Until October 7, 2023, when Iran-backed Hamas initiated an attack on Israel, Saudi and Israeli leaders had been expressing their commitment to an evolving deal that had the potential to reshape the Middle East. Saudi Arabia had previously indicated that it would not let its pursuit of a U.S. defense pact be derailed, even if Israel did not offer substantial concessions to the Palestinians in their quest for statehood.

However, sidelining the Palestinian cause risked angering Arab nations throughout the region. Arab media outlets have broadcast images of Palestinians killed in Israeli retaliatory airstrikes.

Hamas fighters killed over 1,300 Israelis in their October 7, 2023, attack, and by Friday, more than 1,500 Palestinians had been killed in Israel's ongoing strikes on Gaza in response.

The first source familiar with Riyadh's thinking stated that talks cannot continue now and that prioritizing Israeli concessions to the Palestinians will be crucial when discussions resume. This indicates that Saudi Arabia has not entirely abandoned normalizing relations with Israel.

Requests for comments on this matter from the Saudi government have yet to be answered.

The reconsideration of Saudi Arabia's stance underscores the challenges the United States faces in promoting Israel's integration in a region where the Palestinian issue remains a primary concern among Arab nations.

Normalization was already considered taboo (in the Arab world), and this war only amplifies that, said Saudi analyst Aziz Alghashian.

The U.S. is eager to build on the Abraham Accords, which saw Gulf states, including the United Arab Emirates, normalize their relations with Israel. U.S. National Security Advisor Jake Sullivan stated this week that the normalization effort was not on hold, but the current focus is on more immediate challenges.

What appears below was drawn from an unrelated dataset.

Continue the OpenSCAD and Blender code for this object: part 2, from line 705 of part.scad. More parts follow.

The first source, familiar with Saudi thinking, mentioned that the U.S. had urged Riyadh to condemn the Hamas attack this week. However, Saudi Foreign Minister Prince Faisal bin Farhan resisted these demands. A U.S. source with knowledge of the matter confirmed this.

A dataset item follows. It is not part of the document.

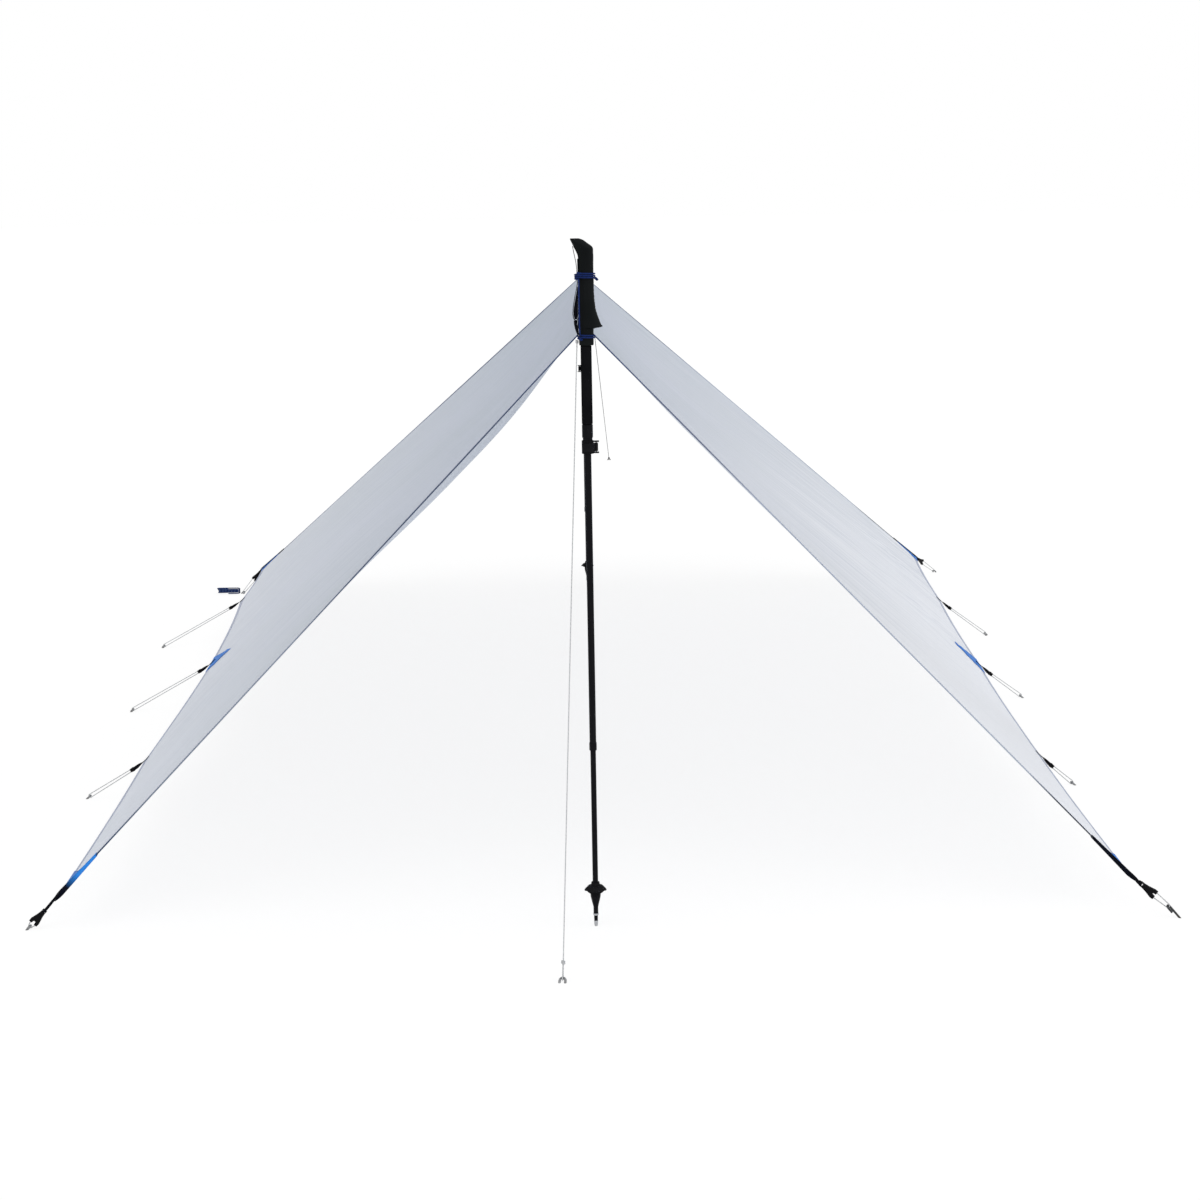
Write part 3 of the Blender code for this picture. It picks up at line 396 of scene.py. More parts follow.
SAG_NEAR, SAG_FAR = 1.4, 4.0


def ridge_point(along):
    start = Vector((0, RIDGE_END, FRONT_RIDGE_HEIGHT))
    end = Vector((REAR_POLE_SHIFT, RIDGE_LENGTH - RIDGE_END, REAR_RIDGE_HEIGHT))
    return start.lerp(end, along) - UP * RIDGE_SAG * math.sin(math.pi * along)


def hem_tie(side, index):
    out, along, height = HEM_TIES[side][index]
    return Vector((side * out, along, height))


def hem_point(side, along):
    bay = min(int(along * BAYS), BAYS - 1)
    part = along * BAYS - bay
    point = hem_tie(side, bay).lerp(hem_tie(side, bay + 1), part)
    inwards = (ridge_point(along) - point).normalized()
    return point + inwards * HEM_SCALLOP * math.sin(math.pi * part)


def outwards_of(side, along):
    """The direction square to a slope, away from the sheltered side."""
    slope = hem_point(side, along) - ridge_point(along)
    return slope.cross(Vector((0, side, 0))).normalized()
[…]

This regional conflict has also led to the Saudi Crown Prince and Iran's President engaging in their first conversation since a Chinese-brokered initiative encouraged the two Gulf rivals to re-establish diplomatic ties in April.

A Saudi statement confirmed that the Crown Prince informed President Raisi that the kingdom is exerting maximum effort to engage with all international and regional parties to halt the ongoing escalation, underscoring Saudi Arabia's commitment to containing the crisis.

A senior Iranian official told Reuters that the call, initiated by Raisi to the Crown Prince, aimed to support Palestine and prevent the spread of war in the region. The official described the call as positive and promising.

A second Iranian official revealed that the call lasted 45 minutes and had the approval of Supreme Leader Ayatollah Ali Khamenei.

Saudi Arabia actively seeks to reduce tensions in various parts of the Middle East, including efforts to end the conflict in Yemen, where Riyadh has led a coalition against the Iran-aligned Houthi rebels.

In response to the call between Raisi and the Crown Prince, a senior U.S. State Department official stated that Washington maintains "constant contact with Saudi leaders." U.S. Secretary of State Antony Blinken has had several discussions with his Saudi counterpart.

The official added that Washington is urging partners with communication channels to Hamas, Hezbollah, and Iran to encourage Hamas to cease its attacks, release hostages, prevent Hezbollah's involvement, and keep Iran out of the conflict.

The first source familiar with Saudi thinking indicated that Gulf states, including those with Israeli relations, are concerned that Iran could be drawn into a conflict that would impact them.

Alex Vatanka, director of the Iran Program at the Middle East Institute in Washington, highlighted the divergence in Saudi and Iranian visions for the region in the past week.

 The Saudis are still convinced that the region, and Saudi Arabia itself, needs to shift toward regional cooperation and economic development. Iran seems to think the priority is to take the fight to the Israelis first, he remarked.